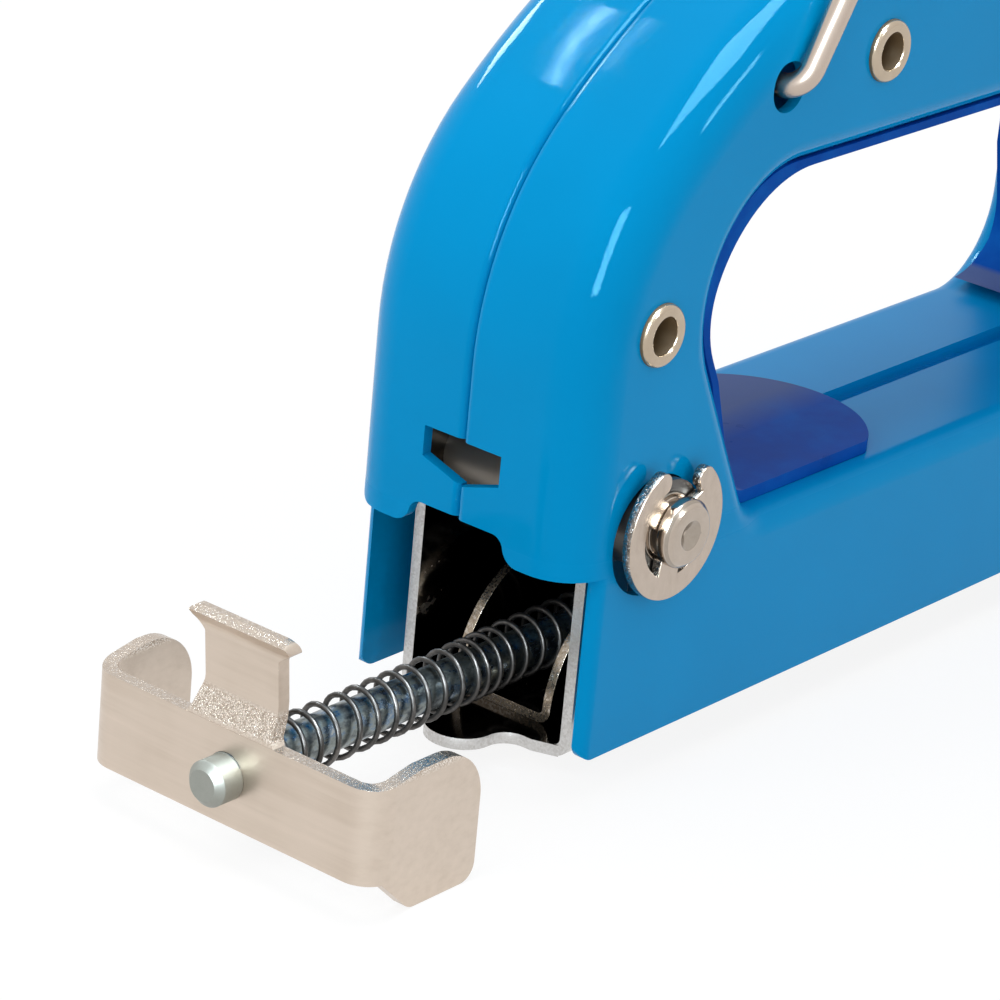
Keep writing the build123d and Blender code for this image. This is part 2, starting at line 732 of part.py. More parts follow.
# ================================================================ nose
blade_half = blade_w / 2
flange_in = channel_half + 0.1
flange_out = flange_in + plate_t
plate_back = -plate_t / 2
with BuildPart() as nose_plate:
    with Locations((0, 0, 0)):
        Box(plate_t, nose_w, nose_shoulder + 1, align=(Align.CENTER, Align.CENTER, Align.MIN))
    # folded front with side flanges
    with BuildSketch(Plane.XY.offset(nose_shoulder)):
        with Locations((plate_t / 2, 0)):
            Rectangle(
                nose_flange_l + plate_t, 2 * flange_out, align=(Align.MAX, Align.CENTER)
            )
        fillet(vertices().group_by(Axis.X)[-1], nose_bend_r)
        with Locations((plate_back, 0)):
            Rectangle(
                nose_flange_l + 1, 2 * flange_in,
                align=(Align.MAX, Align.CENTER), mode=Mode.SUBTRACT,
            )
        fillet(vertices().filter_by(lambda v: abs(v.X - plate_back) < 0.01), nose_bend_r - plate_t)
    extrude(amount=spring_cap_z - nose_shoulder)
    with BuildSketch(Plane.XZ):
        with BuildLine():
            Polyline(
                (plate_t, nose_plate_h),
                (plate_back, nose_plate_h),
                (plate_back - 2.0, spring_cap_z),
                (plate_back - 2.0, spring_cap_z + 1),
                (plate_t, spring_cap_z + 1),
                close=True,
            )
        make_face()
    extrude(amount=2 * half_w, both=True, mode=Mode.SUBTRACT)
    # ears for the column rivets
    low_z = rivets_at[2][1]
    high_z = rivets_at[3][1]
    for side_y in (flange_out, -flange_in):
        with BuildSketch(side_plane(side_y)):
            with Locations((-column_rivet_x / 2 - 3, (low_z + high_z) / 2)):
                Rectangle(column_rivet_x - 6, high_z - low_z + 2 * nose_ear_r)
            for z in (low_z, high_z):
                with Locations((-column_rivet_x, z)):
                    Circle(nose_ear_r)
            with Locations((-column_rivet_x - nose_ear_r / 2, (low_z + high_z) / 2)):
                Rectangle(nose_ear_r, high_z - low_z)
        extrude(amount=plate_t)
    for x, z in rivets_at[2:]:
        round_hole(x, z, rivet_r + run_gap)
save(nose_plate.part, "nose_plate")

guide_in = blade_half + 0.15
guide_out = channel_half - channel_t - 0.2
shelf_z = hammer_low - fit_gap - bumper_h - plate_t
with BuildPart() as blade_guides:
    for side_sign in (-1, 1):
        with Locations(
            (lip_x, side_sign * (guide_in + guide_out) / 2, channel_floor + 0.7)
        ):
            Box(
                -lip_x + plate_back - 0.05,
                guide_out - guide_in,
                guide_top - channel_floor,
                align=(Align.MIN, Align.CENTER, Align.MIN),
            )
    with Locations((lip_x, 0, shelf_z)):
        Box(shelf_l, 2 * guide_out, plate_t, align=(Align.MAX, Align.CENTER, Align.MIN))
    for side_sign in (-1, 1):
        with Locations((lip_x, side_sign * (guide_in + guide_out) / 2, shelf_z - 6)):
            Box(
                plate_t,
                guide_out - guide_in,
                6 + plate_t,
                align=(Align.MAX, Align.CENTER, Align.MIN),
            )
save(blade_guides.part, "blade_guides")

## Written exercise
Please set down all the data word for word.

## The answer
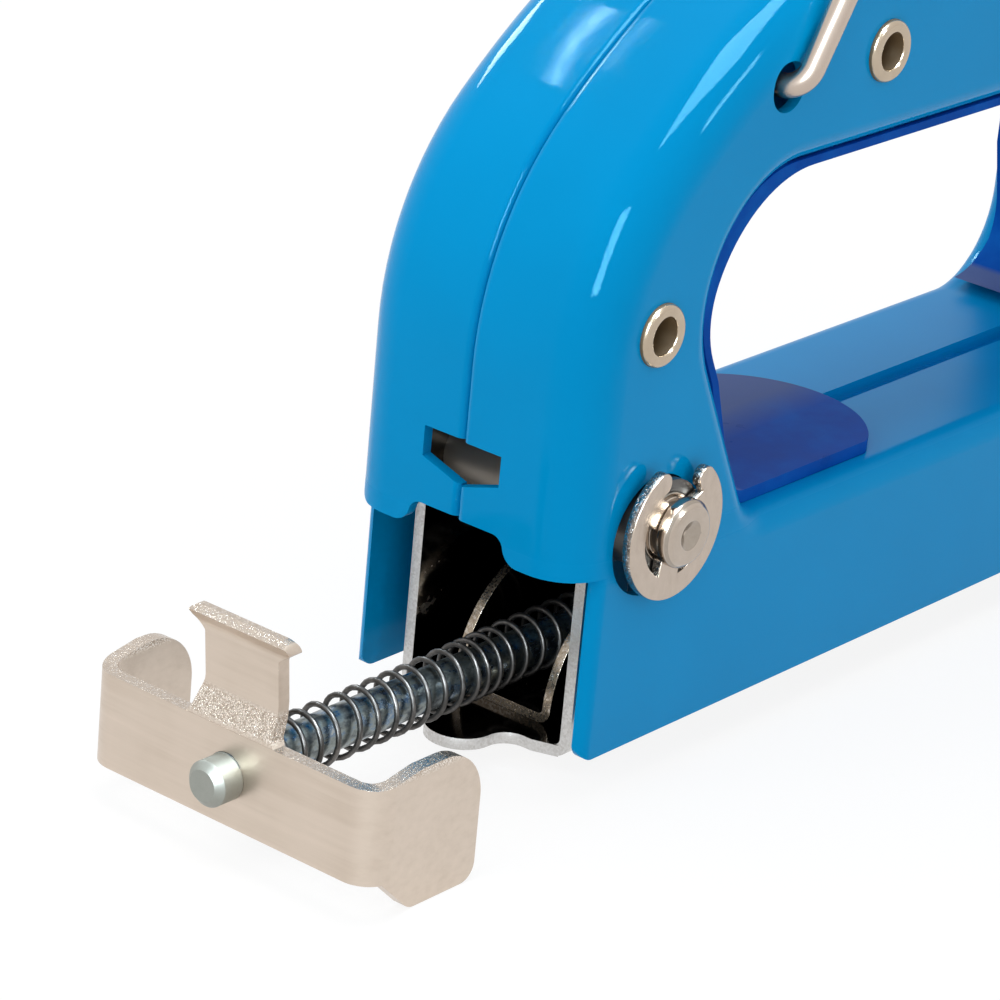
Keep writing the build123d and Blender code for this image. This is part 2, starting at line 732 of part.py. More parts follow.
# ================================================================ nose
blade_half = blade_w / 2
flange_in = channel_half + 0.1
flange_out = flange_in + plate_t
plate_back = -plate_t / 2
with BuildPart() as nose_plate:
    with Locations((0, 0, 0)):
        Box(plate_t, nose_w, nose_shoulder + 1, align=(Align.CENTER, Align.CENTER, Align.MIN))
    # folded front with side flanges
    with BuildSketch(Plane.XY.offset(nose_shoulder)):
        with Locations((plate_t / 2, 0)):
            Rectangle(
                nose_flange_l + plate_t, 2 * flange_out, align=(Align.MAX, Align.CENTER)
            )
        fillet(vertices().group_by(Axis.X)[-1], nose_bend_r)
        with Locations((plate_back, 0)):
            Rectangle(
                nose_flange_l + 1, 2 * flange_in,
                align=(Align.MAX, Align.CENTER), mode=Mode.SUBTRACT,
            )
        fillet(vertices().filter_by(lambda v: abs(v.X - plate_back) < 0.01), nose_bend_r - plate_t)
    extrude(amount=spring_cap_z - nose_shoulder)
    with BuildSketch(Plane.XZ):
        with BuildLine():
            Polyline(
                (plate_t, nose_plate_h),
                (plate_back, nose_plate_h),
                (plate_back - 2.0, spring_cap_z),
                (plate_back - 2.0, spring_cap_z + 1),
                (plate_t, spring_cap_z + 1),
                close=True,
            )
        make_face()
    extrude(amount=2 * half_w, both=True, mode=Mode.SUBTRACT)
    # ears for the column rivets
    low_z = rivets_at[2][1]
    high_z = rivets_at[3][1]
    for side_y in (flange_out, -flange_in):
        with BuildSketch(side_plane(side_y)):
            with Locations((-column_rivet_x / 2 - 3, (low_z + high_z) / 2)):
                Rectangle(column_rivet_x - 6, high_z - low_z + 2 * nose_ear_r)
            for z in (low_z, high_z):
                with Locations((-column_rivet_x, z)):
                    Circle(nose_ear_r)
            with Locations((-column_rivet_x - nose_ear_r / 2, (low_z + high_z) / 2)):
                Rectangle(nose_ear_r, high_z - low_z)
        extrude(amount=plate_t)
    for x, z in rivets_at[2:]:
        round_hole(x, z, rivet_r + run_gap)
save(nose_plate.part, "nose_plate")

guide_in = blade_half + 0.15
guide_out = channel_half - channel_t - 0.2
shelf_z = hammer_low - fit_gap - bumper_h - plate_t
with BuildPart() as blade_guides:
    for side_sign in (-1, 1):
        with Locations(
            (lip_x, side_sign * (guide_in + guide_out) / 2, channel_floor + 0.7)
        ):
            Box(
                -lip_x + plate_back - 0.05,
                guide_out - guide_in,
                guide_top - channel_floor,
                align=(Align.MIN, Align.CENTER, Align.MIN),
            )
    with Locations((lip_x, 0, shelf_z)):
        Box(shelf_l, 2 * guide_out, plate_t, align=(Align.MAX, Align.CENTER, Align.MIN))
    for side_sign in (-1, 1):
        with Locations((lip_x, side_sign * (guide_in + guide_out) / 2, shelf_z - 6)):
            Box(
                plate_t,
                guide_out - guide_in,
                6 + plate_t,
                align=(Align.MAX, Align.CENTER, Align.MIN),
            )
save(blade_guides.part, "blade_guides")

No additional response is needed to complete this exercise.